Out-of-Court Settlements
Many cases are resolved without going to court, so legality is never fully determined.
Legal Uncertainty
Some arrangements sit in a grey area until challenged.
This uncertainty is why people continue to believe tax avoidance is legal.
How Is Tax Avoidance Different From Tax Evasion?
It is important to understand the difference between the two.
Tax Evasion
- Clearly illegal
- Involves fraud or deception
- Examples:
- Hiding income
- Falsifying records
Leads to criminal penalties
Tax Avoidance
- Involves structuring transactions to reduce tax
- Often operates in a legal grey area
- Maybe:
- Lawful
- Unlawful
- Or uncertain
Usually results in civil consequences, not criminal ones
Why the “Legal” Label Is Misleading
Calling tax avoidance “legal” oversimplifies the issue.
In reality:
- Many schemes are later struck down
- Courts increasingly take a strict approach
- Public policy is strongly against tax avoidance
Even when a scheme is not criminal, it may still:
- Be rejected by the courts
- Result in financial penalties
So, describing it as “perfectly legal” is inaccurate.
What This Means for You
If you are considering ways to reduce your tax, here is what you should keep in mind:
Not Everything That Looks Legal Is Safe
Just because a scheme is marketed as legal does not mean it will survive legal scrutiny.
Courts Focus on Reality
If your arrangement has no real commercial purpose, it may be ignored.

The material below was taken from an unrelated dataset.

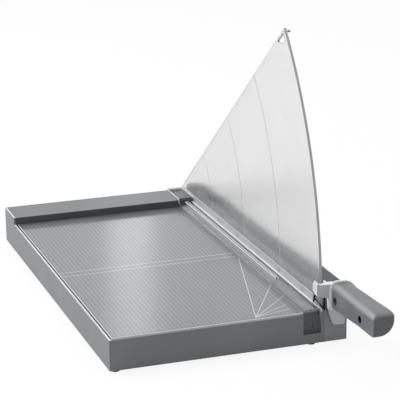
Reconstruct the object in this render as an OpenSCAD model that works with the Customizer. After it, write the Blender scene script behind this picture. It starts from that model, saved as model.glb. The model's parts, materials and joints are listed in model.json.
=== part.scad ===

You May Face Financial Consequences
Even without criminal charges, you could:
- Owe additional tax
- Pay penalties
- Lose the intended benefit
Simpler Approaches Are Safer
Using clear, recognised tax reliefs and allowances is far less risky than complex schemes.
Final Answer: Is Tax Avoidance Illegal?
So, is tax avoidance illegal?
Not always—but it is often not truly legal either.
A more accurate answer is:
- It is frequently unlawful
- It exists in a legal grey area
- It is often challenged and defeated in court
The idea that tax avoidance is “perfectly legal” is a myth.
In modern UK law, the focus is on fairness, real economic activity, and the purpose of legislation. If a scheme tries to exploit loopholes without genuine substance, it is likely to fail.
Conclusion
Tax avoidance is far more complex than it first appears.
While it may not always be a criminal offence, it is often treated as unlawful and can lead to serious financial consequences. Courts no longer accept artificial arrangements that exist only to reduce tax.
If you take one thing away from this article, it should be this:
Tax avoidance is not as safe or as legal as it is often made out to be.
Understanding this can help you make better, more informed decisions about your finances and avoid unnecessary risks.